I also do not know the origin of the Khitan small script character 323

for qi. Nor do I understand why 'that' is

323-151 <qi.ɣ>

with a final consonant in 蕭仲恭. The latter cannot be plural: e.g., both <qi ai> and <qi.ɣ ai> mean 'that [specific] yar' in the examples in Kane (2009: 121). (How I wish he included citations for all his examples!) Kane (2009: 73) reported that <qi.ɣ> "is also found elsewhere", though it is not in the texts that I have on hand.

I briefly thought 'that' might have been qiɣ, and <qi.ɣ> was really <qiɣ.ɣ> with a redundant 151 <ɣ>, but the Khitan small script spelling

323-080-222 <qi.ii.ń>

for '奚 Xi' (許王 52.4) makes more sense if 323 represented an open syllable ending in ii.

The reading <qi> is from Kane (2009) and is close to Liao Chinese 奚 *xi. Kane did not explain why he chose q- instead of x- (cf. Aisin Gioro's 2004 reading hi). Perhaps he thought 奚 *xi stood for a foreign name *qi. However,奚 was read as *ɣej centuries earlier when it first appeared as part of the name 庫莫奚 *khoʰmak ɣej Kumo Xi in the Book of Wei. So perhaps 'that' in Khitan was closer to ɣe or ɣi*, and the Khitan name for the Xi might have been something like ɣei(n) or ɣii(n).

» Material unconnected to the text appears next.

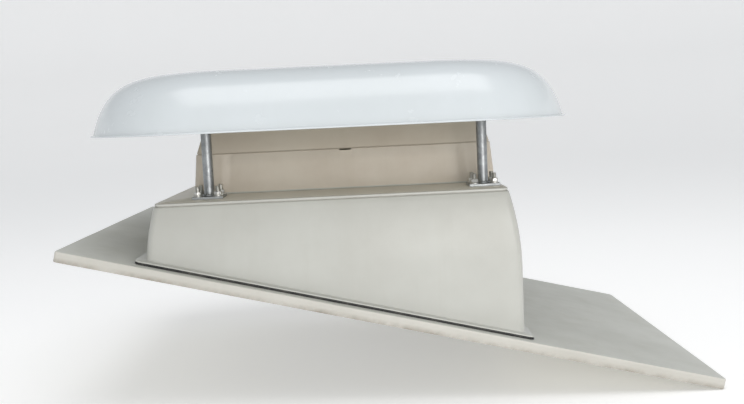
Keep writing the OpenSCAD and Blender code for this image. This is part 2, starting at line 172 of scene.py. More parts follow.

The final <ń> 許王 52.4 in may be a genitive suffix; <qi.ii.ń> appears before <qa.ɣa.an go.e.en>, and the phrase

323-080-222 053-051-011 319-348-140 <qi.ii.ń qa.ɣa.an go.e.en>

may mean 'of the goe of the qaghan of the Xi'. The meaning of goe is unknown.

Aisin Gioro (2009) changed her reading of 323 from hi to (cf. Mongolian and Manchu tere 'that'). However, 323-080-222 would then be <tə.ii.ń> which does not sound like 奚. Did she regard 323-080-222 as something other than 'Xi' or did she think the Khitan had an exonym <tə.ii.ń> for the Xi?

323 looks like Chinese 口 'mouth'. Was the Khitan word for 'mouth' (and all other body parts except for 'head'?) qi or ɣi or the like (which would be very different from Mongolian aman 'mouth')? I doubt it, as no other Khitan small script characters are obvious pictographs.

*There was no syllable *ɣi in the Chinese of that period, so 奚 *ɣej could have been an approximation of a foreign *ɣe or *ɣi.